= Exercise description =
Using the material that follows, identify and copy each line with the string "stele".

= Data block =
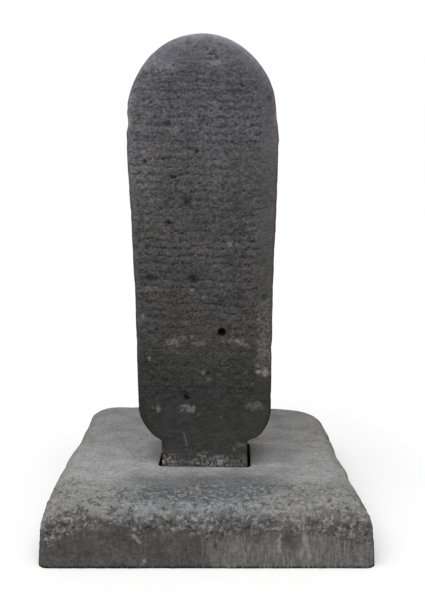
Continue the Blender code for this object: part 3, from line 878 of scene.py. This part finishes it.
pale_spots = (
    # across, height, half width, half height, lightness, strength
    (-0.150, 1.424, 0.050, 0.012, 0.34, 0.9),
    (-0.165, 1.440, 0.056, 0.040, 0.44, 0.7),
    (-0.150, 1.478, 0.050, 0.026, 0.30, 0.7),
    (-0.160, 1.452, 0.090, 0.060, 0.21, 0.5),
    (-0.195, 1.390, 0.030, 0.050, 0.22, 0.5),
    (0.036, 1.448, 0.036, 0.013, 0.33, 0.8),
    (0.022, 1.480, 0.024, 0.020, 0.23, 0.6),
    (0.055, 1.480, 0.020, 0.014, 0.23, 0.6),
    (-0.108, 1.224, 0.030, 0.014, 0.22, 0.8),
    (-0.175, 1.150, 0.034, 0.022, 0.19, 0.5),
    (-0.250, 1.150, 0.014, 0.100, 0.22, 0.6),
    (0.042, 1.120, 0.028, 0.018, 0.22, 0.6),
    (0.020, 1.050, 0.050, 0.026, 0.18, 0.5),
    (-0.060, 0.940, 0.028, 0.020, 0.150, 0.8),
    (-0.100, 1.040, 0.020, 0.012, 0.19, 0.7),
    (-0.140, 0.884, 0.034, 0.016, 0.145, 0.7),
    (0.090, 0.830, 0.014, 0.012, 0.28, 0.9),
    (0.198, 0.880, 0.018, 0.018, 0.15, 0.5),
    (-0.062, 0.683, 0.014, 0.010, 0.18, 0.8),
    (-0.040, 0.665, 0.020, 0.008, 0.20, 0.8),
    (-0.012, 0.644, 0.020, 0.012, 0.26, 0.9),
    (-0.196, 0.660, 0.046, 0.018, 0.17, 0.8),
    (-0.228, 0.562, 0.018, 0.020, 0.26, 0.9),
    (0.076, 0.684, 0.034, 0.012, 0.145, 0.7),
    (0.073, 0.582, 0.028, 0.016, 0.150, 0.7),
    (-0.118, 0.477, 0.034, 0.020, 0.19, 0.9),
    (-0.063, 0.490, 0.046, 0.014, 0.17, 0.9),
    (-0.010, 0.468, 0.044, 0.018, 0.15, 0.8),
    (-0.107, 0.446, 0.016, 0.022, 0.15, 0.7),
    (0.101, 0.483, 0.036, 0.016, 0.20, 0.9),
    (0.132, 0.473, 0.028, 0.020, 0.22, 0.9),
    (0.154, 0.460, 0.018, 0.014, 0.16, 0.7),
    (0.200, 0.738, 0.028, 0.024, 0.14, 0.6),
    (0.208, 0.612, 0.022, 0.040, 0.14, 0.6),
    (0.196, 0.556, 0.012, 0.010, 0.34, 0.9),
    (0.212, 0.470, 0.026, 0.050, 0.15, 0.7),
    (0.206, 0.416, 0.028, 0.034, 0.17, 0.7),
    (0.204, 0.372, 0.032, 0.020, 0.34, 0.9),
    (0.228, 0.357, 0.018, 0.012, 0.28, 0.8),
    (-0.205, 0.409, 0.009, 0.009, 0.32, 1.0),
    (-0.006, 0.360, 0.018, 0.010, 0.22, 0.8),
    (0.022, 0.332, 0.018, 0.010, 0.22, 0.8),
    (-0.068, 0.225, 0.034, 0.016, 0.23, 0.9),
    (-0.044, 0.212, 0.016, 0.012, 0.20, 0.8),
    (-0.176, 0.218, 0.018, 0.018, 0.19, 0.8),
    (0.184, 0.236, 0.034, 0.020, 0.16, 0.7),
    (-0.020, 0.200, 0.008, 0.008, 0.15, 0.7),
    (0.060, 0.190, 0.007, 0.007, 0.14, 0.7),
    (0.132, 0.077, 0.028, 0.018, 0.15, 0.7),
    (0.110, 0.066, 0.030, 0.006, 0.16, 0.7),
)
patchy = np.clip(0.60 + 1.5 * grain(rings, 0.014, 139, 3), 0.0, 1.0)
for across, height, reach_x, reach_z, light, strength in pale_spots:
    spot = blot(rings, seen_x, z, (across, height), (reach_x, reach_z), 149, 0.6)
    shade += (light - shade) * (strength * on_front * patchy * spot)
# One pale scratch slants down the stone between the shoulders
scratch_x = seen_x + 0.076 - 0.011 * np.clip((0.128 - z) / 0.047, 0.0, 1.0)
scratch = np.hypot(scratch_x, np.maximum(0.0, np.abs(z - 0.105) - 0.023))
shade += (0.17 - shade) * 0.7 * on_face * ramp(scratch, 0.004, 0.001)
# Lichen speckles the tenon's foot and, more thinly, the plain strip on the right
lichen = ramp(z + 0.018 * grain(rings, 0.030, 151, 3), 0.068, 0.015) * on_front
foot_share = 0.35 + ramp(np.abs(seen_x - 0.03), 0.09, 0.03) + ramp(seen_x, -0.10, -0.13)
lichen *= np.clip(foot_share, 0.0, 1.0)
strip_share = ramp(seen_x, 0.175, 0.205) * ramp(z, 0.66, 0.58) * ramp(z, 0.33, 0.37)
lichen = lichen + 0.40 * on_front * strip_share
right_side = ramp(seen_x, 0.205, 0.255) * ramp(z, 0.2, 0.4) * ramp(-y, 0.09, 0.115)
red_blue_points = (
    (0.0, 0.01), (0.3, 0.02), (0.7, 0.04), (1.0, 0.01), (1.2, -0.02), (1.35, -0.06), (1.5, -0.10),
)
red_blue = curve(z, red_blue_points)
red_blue = red_blue + 0.12 * right_side + 0.10 * dent_shade_and_brown + 0.04 * cloud(rings, 0.09, 157)
red_blue = red_blue + 0.5 * blot(rings, seen_x, z, (0.0, 1.256), (0.010, 0.010))
# Painted highlights: pale warm glints at the two notches in the slab's sides
for across, height in ((-0.266, 1.258), (0.262, 1.275)):
    notch_glint = on_front * blot(rings, seen_x, z, (across, height), (0.014, 0.028), 149, 0.2)
    red_blue = red_blue + 0.25 * notch_glint
    shade += (0.34 - shade) * 0.7 * notch_glint
green_points = (
    (0.0, 0.005), (0.4, 0.01), (0.6, -0.015), (1.0, -0.015), (1.3, -0.045), (1.5, -0.060),
)
green = curve(z, green_points)
green = green - 0.06 * right_side - 0.15 * blot(rings, seen_x, z, (0.0, 1.256), (0.010, 0.010))
smoothness = (1.0 - 0.45 * right_strip) * (1.0 - 0.45 * ramp(z, 1.40, 1.48))
olive = ramp(np.abs(z - 0.50), 0.09, 0.03) * ramp(np.abs(seen_x - 0.02), 0.20, 0.10) * on_front
red_blue, green = red_blue + 0.10 * olive, green + 0.03 * olive
tones = {
    "stone_colour": stone_colour(shade, red_blue, green),
    "lichen": lichen,
    "pitted": body * smoothness,
}
stele = stone_piece("stele_stone", placed, tones, (True, False))

n = Nodes("dark_volcanic_stone", 0.88)
pitted_tone = n.tone("pitted")
fine = n.noise(100.0, 4.0, 0.66, (0.95, 0.95, 1.1))
mottle = n.plus(n.times(n.between(fine, 0.32, 0.68, -0.36, 0.38), pitted_tone), 1.0)
colour = n.scaled(n.tone("stone_colour", "Color"), mottle)
lichen_specks = n.between(n.noise(95.0, 4.0, 0.7), 0.48, 0.58)
colour = n.mix(n.times(n.times(n.tone("lichen"), lichen_specks), 0.85), colour, grey(0.33, 0.05))
n.put(n.shader.inputs["Base Color"], colour)
relief = n.times(n.plus(fine, n.times(n.noise(210.0, 3.0, 0.6), 0.4)), pitted_tone)
n.put(n.shader.inputs["Normal"], n.bump(relief, 1.0, 0.009))
stele.data.materials.append(n.material)
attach(stele, "root")
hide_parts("stele")

# ---- Floor, light and camera ----
# A plain pale studio floor under soft light from all round, with one wide soft light from above.
# They aren't part of the object. The floor sends back less light than it shows, so that the stone
# isn't lit from below.
FLOOR_HALF = 40.0
FLOOR_DROP = 0.0005
FLOOR_SEEN, FLOOR_SENT_BACK = 0.98, 0.40
VIEW_FOCUS_PX = 675.0
VIEW_WIDTH_PX = 425
VIEW_TILT = np.radians(8.61)
VIEW_PLACE = (0.028, -2.615, 1.170)
SKY_STRENGTH = 0.34
SUN_STRENGTH = 2.5
SUN_SPREAD = np.radians(70.0)
SUN_FROM = (-0.12, -0.42, 1.0)

floor_mesh = bpy.data.meshes.new("studio_floor")
corners = np.array([(-1, -1, 0), (1, -1, 0), (1, 1, 0), (-1, 1, 0)], float) * FLOOR_HALF
floor_mesh.from_pydata(corners, [], [(0, 1, 2, 3)])
floor = bpy.data.objects.new("studio_floor", floor_mesh)
floor.location.z = -FLOOR_DROP
bpy.context.scene.collection.objects.link(floor)
n = Nodes("studio_white", 1.0)
n.shader.inputs["Specular IOR Level"].default_value = 0.0
seen_directly = n.add("LightPath").outputs["Is Camera Ray"]
n.put(n.shader.inputs["Base Color"], n.mix(seen_directly, grey(FLOOR_SENT_BACK), grey(FLOOR_SEEN)))
floor_mesh.materials.append(n.material)

scene = bpy.context.scene
scene.view_settings.view_transform = "Standard"
world = bpy.data.worlds.new("studio_air")
scene.world = world
world.use_nodes = True
tree = world.node_tree
tree.nodes.clear()
soft, seen = (tree.nodes.new("ShaderNodeBackground") for _ in range(2))
for background, strength in ((soft, SKY_STRENGTH), (seen, 1.0)):
    background.inputs["Color"].default_value = (1.0, 1.0, 1.0, 1.0)
    background.inputs["Strength"].default_value = strength
rays = tree.nodes.new("ShaderNodeLightPath")
choice = tree.nodes.new("ShaderNodeMixShader")
output = tree.nodes.new("ShaderNodeOutputWorld")
tree.links.new(rays.outputs["Is Camera Ray"], choice.inputs[0])
tree.links.new(soft.outputs[0], choice.inputs[1])
tree.links.new(seen.outputs[0], choice.inputs[2])
tree.links.new(choice.outputs[0], output.inputs["Surface"])

lamp = bpy.data.lights.new("overhead_soft", "SUN")
lamp.energy = SUN_STRENGTH
lamp.angle = SUN_SPREAD
lamp_object = bpy.data.objects.new("overhead_soft", lamp)
lamp_object.location = (0.0, 0.0, 4.0)
turn_x = np.arctan2(SUN_FROM[1], SUN_FROM[2])
turn_y = np.arctan2(SUN_FROM[0], SUN_FROM[2])
lamp_object.rotation_euler = (-turn_x, turn_y, 0.0)
scene.collection.objects.link(lamp_object)

camera = bpy.data.cameras.new("studio_camera")
camera.sensor_fit = "HORIZONTAL"
camera.sensor_width = 36.0
camera.lens = camera.sensor_width * VIEW_FOCUS_PX / VIEW_WIDTH_PX
camera_object = bpy.data.objects.new("studio_camera", camera)
camera_object.location = VIEW_PLACE
camera_object.rotation_euler = (np.pi / 2 - VIEW_TILT, 0.0, 0.0)
scene.collection.objects.link(camera_object)
scene.camera = camera_object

= The response =
stele = stone_piece("stele_stone", placed, tones, (True, False))
stele.data.materials.append(n.material)
attach(stele, "root")
hide_parts("stele")